Capital punishment was a penalty for many felonies under English common law, and it was enforced in all of the American colonies prior to the Declaration of Independence. The methods of execution and the crimes subject to the death penalty vary by state and have changed over time. The most common method since 1976 has been lethal injection.

The first recorded death sentence in the British North American colonies was carried out in 1608 on Captain George Kendall, who was executed by firing squad at the Jamestown colony for allegedly spying for the Spanish government.
The largest single execution in United States history was the hanging of 38 Dakota people convicted of murder and rape during the brutal Dakota War of 1862. They were executed simultaneously on December 26, 1862, in Mankato, Minnesota. A single blow from an axe cut the rope that held the large four-sided platform, and the prisoners (except for one whose rope had broken and who had to be re-hanged) fell to their deaths.
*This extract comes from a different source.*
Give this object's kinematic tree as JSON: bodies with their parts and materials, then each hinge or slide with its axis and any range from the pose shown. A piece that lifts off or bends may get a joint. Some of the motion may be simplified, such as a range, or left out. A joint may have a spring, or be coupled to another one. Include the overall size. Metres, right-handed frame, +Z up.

Capital punishment was suspended in the United States from 1972 through 1976 primarily as a result of the Supreme Court’s decision in Furman v. Georgia.

In Furman, the Supreme Court considered a group of consolidated cases. In a five-to-four decision, the Supreme Court struck down the impositions of the death penalty in each of the consolidated cases as unconstitutional.
In 1976, the Court decided Gregg v. Georgia and upheld a procedure in our state where the trial of capital crimes was bifurcated into guilt-innocence and sentencing phases.

Executions resumed on January 17, 1977, when Gary Gilmore went before a firing squad in Utah.
Various methods have been used in the history of the American colonies and the United States but only five methods are currently used. These are lethal injection, electrocution, firing squad, hanging, and lethal gas.

In 2004, Utah made lethal injection the only form of capital punishment. However, those already on death row were grandfathered on the type of execution they chose at sentencing. At the time of the change in the law, there were still three inmates on Utah’s death row who had selected firing squad.

The two states that still allow hanging are New Hampshire, which allows it at the decision of the Corrections officials, and Washington, at the decision of the condemned.

Today, there seems to be a shift toward less executions in less states. Some states have issued moratoriumns on executions while others have simply chosen to keep people on death row until they die a natural death.
Most of this downward shift is because of the vast amount of litigation on behalf of condemned prisoners, the shortage of lethal injection drugs, the number of “botched executions”, and the high reliability of DNA testing on old cases. I expect this trend to continue.

When I was a law student, Swede Sullivan and myself received a unique opportunity by the Attorney General’s Office and the DOC here in Georgia. We were given a tour of death row in Jackson, GA.

I will never forget that day. I cannot think of a place on earth that was more hopeless and doomed than those small rooms side by side with glass walls holding prisoners waiting years for their ultimate human judgment.

The Warden also asked us to visit the old execution chamber. Here, Georgia’s electric chair was kept in a museum type atmosphere. We were asked to sit in the chair. As a future criminal defense attorney, I supposed I jumped at the chance and sat right down. As you may guess, it was an eerie feeling.
I must note that Swede politely declined the offer.